In a few weeks I’ll hand over the keys to my most valuable commodity: my child.
She’ll march into kindergarten, without me. She’ll eat lunch, laugh, sing, read stories, and start creating her own. Without me.
She’ll probably never seem smaller and more incapable than she will on the day I drop her off.
Is she ready? Did we do enough? Will the wrong people break her incredible spirit?
I don’t know. Because she’ll be doing it all without me.
A lot of what we’re about to experience is the unknown. The start of school is a beginning, and beginnings are usually scary until we find our footing. It’s frightening to think of a five-year-old wandering the halls, and life in general, on their own. I have first day jitters just thinking about it.
But when it comes time to part ways, there will be no tears from either of us.
And here’s why.
I won’t cry because my fear is my own. The world hasn’t gotten to her yet. Children are lucky to have youth, and invincibility, and optimism on their side. What a gift to be fearless and a friend to all.
So I will stuff all of my apprehension down deep, because my anxieties aren’t allowed to be hers. She will inevitably bruise as the road bends, and I will be there to bandage her hurt and send her back out.
After all, how will she build resilience if I put her in a proverbial bubble?
Neither of us are truly ready for this change, but it’s impossible to cry about it because we never will be. There will never be a day when I have taught her enough. Not at age five, or age sixty-five. My child will always need something from me. I am her mother. The keeper of her history, her most trusted witness. Have I done everything I can to prepare her? No. Never.
But the world will teach her too.
And so will all the people she’s about to encounter.
I won’t cry because her classroom is filled with a fearless leader. A teacher who has given up time with her own children, her own family, to foster mine. I can’t shed tears when I know she’s with someone so sacrificial and serving. Maybe this is a heavy order to place on a complete stranger—asking them to raise my child as much as I do—but I have to believe we were put together for a reason. So I will blindly trust them, and also trust myself to speak up if things don’t seem to fit.

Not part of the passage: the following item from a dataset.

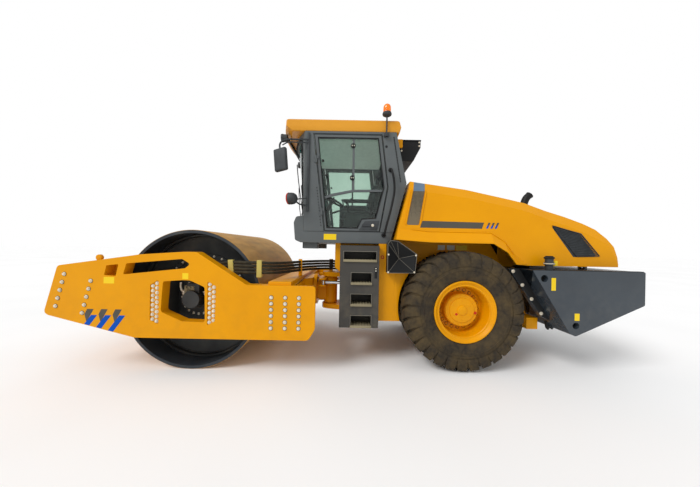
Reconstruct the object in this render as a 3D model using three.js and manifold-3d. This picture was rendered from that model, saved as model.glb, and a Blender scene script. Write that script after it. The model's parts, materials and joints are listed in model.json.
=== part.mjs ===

The halls may be wide, but she’s fortunate to walk them.
They are lined with guardian angels.
You see, I can’t cry at my daughter starting kindergarten because it just means she’s growing and gaining. And isn’t that what we want for our children? To watch them progress? To make it to that next milestone?
So we can’t worry about them moving forward. Of course it’s bittersweet to count how many Christmases we have left with them in the home, but if we’ve done things even remotely right, we’ll let them go and they’ll still willingly return.
I just want to live long enough to see my baby change the world. And she can’t get there if I don’t let her walk in with all the confidence she deserves.
Kindergarten may seem like a step without me, but that’s never been true.
I am built into her bones.
I will be with her on the first day, as she will be with me on my last.
Children are never alone with a mother’s love.
And there’s no reason to cry about that.